Petite note épistémologique
Une considération philosophique en guise de conclusion.
Selon les philosophes du Cercle de Vienne (premier tiers du XXe siècle) — et contrairement aux sciences naturelles qui sont taxées de « dures » —, les sciences humaines sont — à l’instar des célèbres Montres de Dalí — désespérément « molles » ?! Puisque chaque individu est unique, aucune loi intangible ne prévaut en la matière. Au mieux, l’outil statistique permet de dégager certaines tendances, dites plus ou moins « significatives » (incidemment, voilà pourquoi les statistiques occupent une telle place dans le cursus des études de psychologie… au grand dam des étudiants).
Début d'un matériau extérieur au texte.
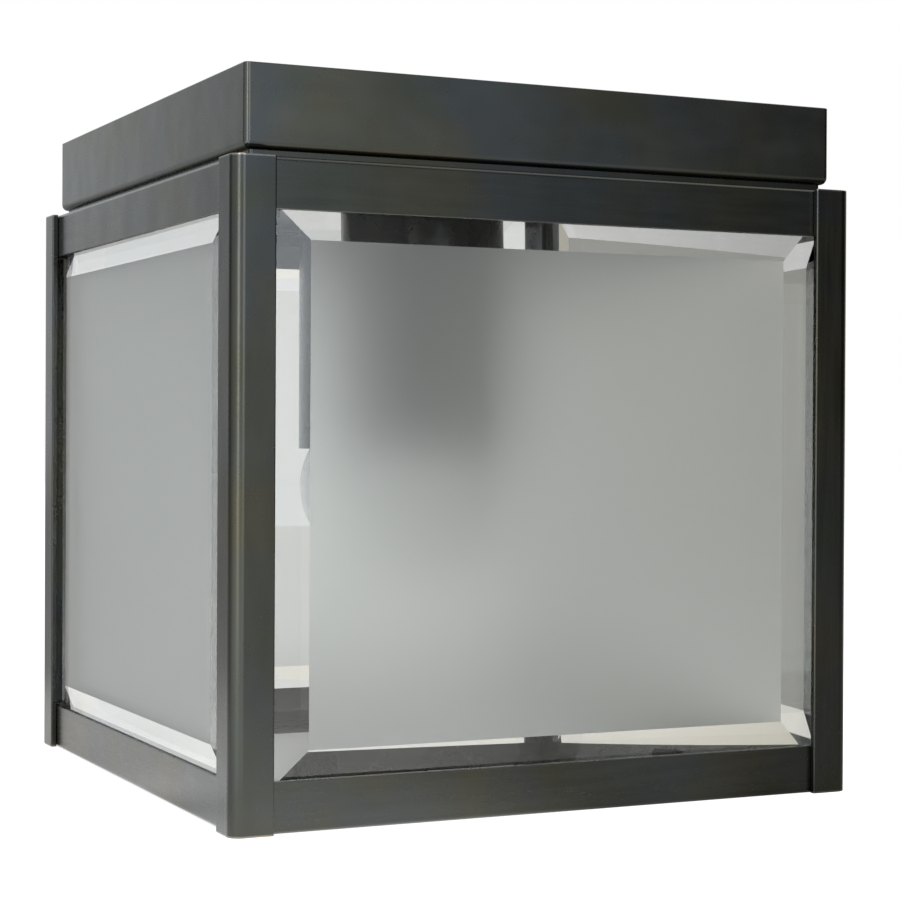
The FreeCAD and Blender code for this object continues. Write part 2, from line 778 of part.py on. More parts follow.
write("terminal_block", [terminal_block()])
write("terminal_screws", terminal_screws())
write("block_screws", [block_screw(x) for x in BLOCK_SCREWS])
write("live_lead", [lamp_lead(-1)])
write("neutral_lead", [lamp_lead(1)])
write("earth_lead", [earth_lead()])
write("earth_stud", [earth_stud()])
write("earth_nut", [earth_nut()])

write("bulb_globe", [bulb_globe()])
write("bulb_cap", [bulb_cap()])
write("bulb_collar", [bulb_collar()])
write("bulb_insulator", [bulb_insulator()])
write("bulb_contact", [rod(bulb_contact_radius, bulb_tip - 1, bulb_tip)])
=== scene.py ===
"""Square box lantern: dark brass frame, bevelled panes with frosted centres, an opal globe in a round can."""

import math

import bpy
import numpy as np
from bpy.props import FloatProperty, FloatVectorProperty, PointerProperty
from mathutils import Matrix, Vector


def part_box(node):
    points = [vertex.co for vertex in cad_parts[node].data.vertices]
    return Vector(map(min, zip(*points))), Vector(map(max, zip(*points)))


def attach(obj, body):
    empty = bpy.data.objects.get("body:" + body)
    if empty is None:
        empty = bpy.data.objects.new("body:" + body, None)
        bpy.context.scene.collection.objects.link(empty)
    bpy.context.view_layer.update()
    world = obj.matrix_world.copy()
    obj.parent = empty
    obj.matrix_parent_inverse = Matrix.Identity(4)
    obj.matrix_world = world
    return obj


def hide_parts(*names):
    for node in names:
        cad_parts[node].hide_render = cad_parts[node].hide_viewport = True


bl_info = {
    "name": "Box Lantern",
    "version": (1, 0, 0),
    "blender": (4, 5, 0),
    "location": "3D View > Sidebar > Lantern",
    "description": "Dresses the pieces of a square ceiling lantern and lights it",
    "category": "Object",
}

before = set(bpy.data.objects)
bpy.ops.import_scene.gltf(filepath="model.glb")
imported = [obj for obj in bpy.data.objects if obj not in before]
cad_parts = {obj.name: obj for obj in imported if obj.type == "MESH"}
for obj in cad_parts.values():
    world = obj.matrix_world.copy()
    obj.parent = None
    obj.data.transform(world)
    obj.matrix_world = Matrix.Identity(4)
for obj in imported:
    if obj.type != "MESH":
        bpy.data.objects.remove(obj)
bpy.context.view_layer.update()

SIDES = ("front", "right", "back", "left")
CORNERS = ("front_left", "front_right", "back_right", "back_left")

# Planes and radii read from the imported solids, in metres
POST_LOW, POST_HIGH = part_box("post_front_left")
HALF = -POST_LOW.x
FRAME_BOTTOM, FRAME_TOP = POST_LOW.z, POST_HIGH.z
FRAME_MIDDLE = (FRAME_BOTTOM + FRAME_TOP) / 2
RAIL_LOW, RAIL_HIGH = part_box("top_rail_front")
RAIL_FACE = -RAIL_LOW.y
CANOPY_LOW, CANOPY_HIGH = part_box("canopy")
CAN_LOW, CAN_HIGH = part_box("socket_can")
PANE_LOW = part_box("pane_front")[0]
GLOBE_LOW, GLOBE_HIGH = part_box("bulb_globe")
HOLDER_LOW, HOLDER_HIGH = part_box("lampholder_body")


# ------------------------------------------------------------------ settings a user would change


class LanternSizes(bpy.types.PropertyGroup):
    """Sizes of the drawn and rolled metal that the solids leave plain."""

    post_leg: FloatProperty(
        name="Post leg", description="Width of each leg of a corner post",
        default=POST_HIGH.x - POST_LOW.x, unit="LENGTH")
    post_wall: FloatProperty(
        name="Post wall", description="Thickness of a corner post's legs",
        default=HALF - RAIL_FACE, unit="LENGTH")
    post_corner: FloatProperty(
        name="Post corner", description="Radius of a post's outer corner",
        default=0.0055, unit="LENGTH")
    post_tip: FloatProperty(
        name="Post tip", description="Radius along a post's long outer edges",
        default=0.0007, unit="LENGTH")
    rail_corner: FloatProperty(
        name="Rail corner", description="Radius of a rail's outer corner",
        default=0.0020, unit="LENGTH")
    rail_wall: FloatProperty(
        name="Rail wall", description="Thickness of a rail's legs",
        default=0.0025, unit="LENGTH")
    end_rounding: FloatProperty(
        name="End rounding", description="Rounding that filing leaves on cut ends",
        default=0.00035, unit="LENGTH")
    canopy_corner: FloatProperty(
        name="Canopy corner", description="Radius of the canopy's upright corners",
        default=0.0024, unit="LENGTH")
    canopy_edge: FloatProperty(
        name="Canopy edge", description="Radius of the canopy's lower edge",
        default=0.0034, unit="LENGTH")
    canopy_sheet: FloatProperty(
        name="Canopy sheet", description="Thickness of the canopy's sheet",
        default=0.0016, unit="LENGTH")
    can_sheet: FloatProperty(
        name="Can sheet", description="Thickness of the can's sheet",
        default=0.0012, unit="LENGTH")
    thread_pitch: FloatProperty(
        name="Thread pitch", description="Rise of the bulb's thread in one turn",
        default=0.0036, unit="LENGTH")


class LanternFinishes(bpy.types.PropertyGroup):
    """Colours and glosses of the finishes, as linear colour."""

    patina_cool: FloatVectorProperty(
        name="Cool patina", description="Blue-grey places of the dark patina",
        default=(0.052, 0.057, 0.058), subtype="COLOR", min=0, max=1)
    patina_warm: FloatVectorProperty(
        name="Warm patina", description="Brown places of the dark patina",
        default=(0.064, 0.060, 0.044), subtype="COLOR", min=0, max=1)
    patina_olive: FloatVectorProperty(
        name="Olive patina", description="Thin olive places of the dark patina",
        default=(0.052, 0.055, 0.036), subtype="COLOR", min=0, max=1)
    patina_rough: FloatProperty(
        name="Patina roughness", description="Roughness of the waxed patina",
        default=0.27, min=0, max=1, subtype="FACTOR")
    # Partly real polish and partly a painted highlight: this brighter colour on rounded edges stands in for
    # the highlight lines along them.
    burnish_and_sheen: FloatVectorProperty(
        name="Burnished", description="Patina polished bright along the rails' upper edges",
        default=(0.17, 0.17, 0.17), subtype="COLOR", min=0, max=1)
    worn_brass: FloatVectorProperty(
        name="Worn brass", description="Bare brass on rubbed edges",
        default=(0.30, 0.22, 0.12), subtype="COLOR", min=0, max=1)
    clear_glass: FloatVectorProperty(
        name="Clear glass", description="Tint of the clear bevels",
        default=(0.918, 0.922, 0.916), subtype="COLOR", min=0, max=1)
    frosted_glass: FloatVectorProperty(
        name="Frosted glass", description="Tint of the frosted centres",
        default=(0.965, 1.0, 0.99), subtype="COLOR", min=0, max=1)
    frost_rough: FloatProperty(
        name="Frost roughness", description="Roughness of the acid-etched face",
        default=0.565, min=0, max=1, subtype="FACTOR")
    frost_half_width: FloatProperty(
        name="Frost half width", description="Half the width of the frosted rectangle",
        default=0.11715, unit="LENGTH")
    frost_half_height: FloatProperty(
        name="Frost half height", description="Half the height of the frosted rectangle",
        default=0.10655, unit="LENGTH")
    opal: FloatVectorProperty(
        name="Opal", description="Colour of the bulb's opal glass",
        default=(0.86, 0.85, 0.82), subtype="COLOR", min=0, max=1)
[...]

Mais comme le rappelle, fort à propos, ce mot d’esprit, en forme de chiasme : « Les statistiques, c’est comme les bikinis : ce qu’elles révèlent est suggestif, ce qu’elles cachent est essentiel » ?! Avec les sciences molles, c’est toujours la même histoire : il y a, indéfiniment, matière à interprétation, discussion, controverse…
À cette mollesse, se greffe une difficulté méthodologique supplémentaire, propre à l’onirologie : le rêve est un objet inobservable per se ?! À l’image du paléontologue qui ne dispose, pour reconstituer l’être vivant disparu, que de quelques fragments de squelette fossilisés, et (avec un peu de chance) d’une ou deux empreintes gravées dans la roche, l’onirologue est contraint, lui aussi, de reconstituer le rêve à partir de ses restes : le souvenir que le rêveur en garde au réveil (et qu’il a grandement intérêt à consigner par écrit au plus vite, s’il ne veut pas tout oublier) et, finalement, le récit que ce souvenir autorise.
L’onirologie invite, assurément, à beaucoup d’humilité.